The Obama administration in invoking an obscure "special privilege" to stop scrutiny of data mining. Here's the thing. Obama has scrubbed all counter terror materials of jihad. Obama has said that al qaeda is defeated. Obama called the Fort Hood Jihad "workplace violence." Obama has said of Islam, "respect it!"

So who exactly is the diabolist going after? And who does the philo-jihadist in the White House think is the enemy?

Off topic but related: where is the American lapdog media on this? Hiding under their smelly desks. All these Obama o-bombshells are coming from foreign media sources.


Obama and like minded Louis Farrakhan


US government invokes special privilege to stop scrutiny of data mining The Guardian, June 16, 2013

The Obama administration is invoking an obscure legal privilege to avoid judicial scrutiny of its secret collection of the communications of potentially millions of Americans.

Civil liberties lawyers trying to hold the administration to account through the courts for its surveillance of phone calls and emails of American citizens have been repeatedly stymied by the government's recourse to the "military and state secrets privilege". The precedent, rarely used but devastating in its legal impact, allows the government to claim that it cannot be submitted to judicial oversight because to do so it would have to compromise national security.
The government has cited the privilege in two active lawsuits being heard by a federal court in the northern district of California – Virginia v Barack Obama et al, and Carolyn Jewel v the National Security Agency. In both cases, the Obama administration has called for the cases to be dismissed on the grounds that the government's secret activities must remain secret.

The claim comes amid a billowing furore over US surveillance on the mass communications of Americans following disclosures by the Guardian of a massive NSA monitoring programme of Verizon phone records and internet communications.
The director of national intelligence, James Clapper, has written in court filings that "after careful and actual personal consideration of the matter, based upon my own knowledge and information obtained in the course of my official duties, I have determined that the disclosure of certain information would cause exceptionally grave damage to the national security of the United States.
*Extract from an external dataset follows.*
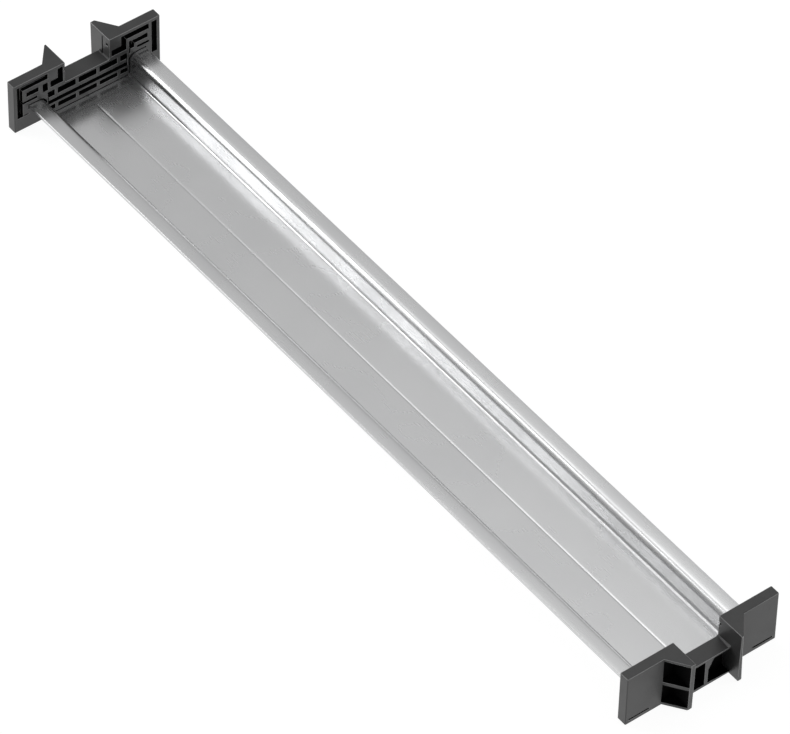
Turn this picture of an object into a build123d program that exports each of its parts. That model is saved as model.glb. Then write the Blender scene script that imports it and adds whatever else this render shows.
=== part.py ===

Thus, as to this information, I formally assert the state secrets privilege."

The use of the privilege has been personally approved by President Obama and several of the administration's most senior officials: in addition to Clapper, they include the director of the NSA Keith Alexander and Eric Holder, the attorney general. "The attorney general has personally reviewed and approved the government's privilege assertion in these cases," legal documents state.

In comments on Friday about the surveillance controversy, Obama insisted that the secret programmes were subjected "not only to congressional oversight but judicial oversight". He said federal judges were "looking over our shoulders".
But civil liberties lawyers say that the use of the privilege to shut down legal challenges was making a mockery of such "judicial oversight". Though classified information was shown to judges in camera, the citing of the precedent in the name of national security cowed judges into submission.

"The administration is saying that even if they are violating the constitution or committing a federal crime no court can stop them because it would compromise national security. That's a very dangerous argument," said Ilann Maazel, a lawyer with the New York-based Emery Celli firm who acts as lead counsel in the Shubert case.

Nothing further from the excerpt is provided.